One thing remains peculiarly striking, however. For all the humorous and inventive ways Burroway plays with the myth of Medea and Jason of the Argonauts, Media remains comparatively serious and unable to use humor as her weapon or shield. Wright’s portrayal of Media is nothing but fiercely and sensually witty, but Media herself seems unable to step back and realize the laughable ridiculousness of Chasten’s mid-life-crisis affair with shallow Glossy. In having Media feel too much and without ironic perspective, Burroway preserves the tragicomic nature of the play—exploring, as she wishes, the dark psychodynamics of enmeshed anti-motherhood and love’s betrayal. But is she, consciously or unconsciously, re-inscribing a humorless proto-feminism in the character of Media?
At the start of the play, Crayon holds up a list of possible options for the outcome of the story, in the hope that this time no one would have to die. I didn’t see a palimony option on that list.
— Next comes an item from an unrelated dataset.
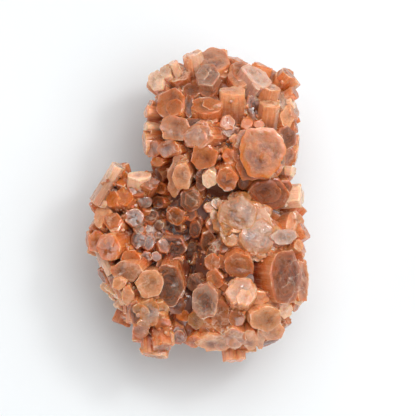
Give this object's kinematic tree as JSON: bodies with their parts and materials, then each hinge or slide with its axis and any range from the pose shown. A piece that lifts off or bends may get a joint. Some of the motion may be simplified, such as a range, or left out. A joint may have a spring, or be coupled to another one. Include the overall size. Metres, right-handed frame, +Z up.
{
  "type": "aragonite_sputnik_cluster",
  "caption": "Brownish orange aragonite sputnik cluster, a palm-sized natural group of radiating prisms with flat caps, lying on a small flat spot.",
  "frame": {"origin": "The middle of the cluster's outline as seen from the front, on the plane of its flat spot.", "axes": "Row frame in metres, +Z up. The cluster lies as in the picture seen from straight above: +X is the picture's right, +Y the picture's up and +Z points towards the camera."},
  "size_m": [0.0507, 0.0708, 0.039],
  "materials": {
    "aragonite": "translucent orange-brown prisms with waxy pale caps"
  },
  "bodies": {
    "root": {"aragonite_cluster": "aragonite"}
  },
  "joints": []
}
But palimonied freedom for Media and custody of the kids for Chasten and Glossy would be a completely different play, shifting the myth from tragedy to tragicomedy to comedy. The kind of 5th century BCE political comedy that made Aristophanes famous–wherein the hero, through his trickster nature, overcame his opponents and got everything he wanted. Is Media, for all her dark power and mystical nature, still not a trickster? Does that kind of comic ending still only look good on men and not on women?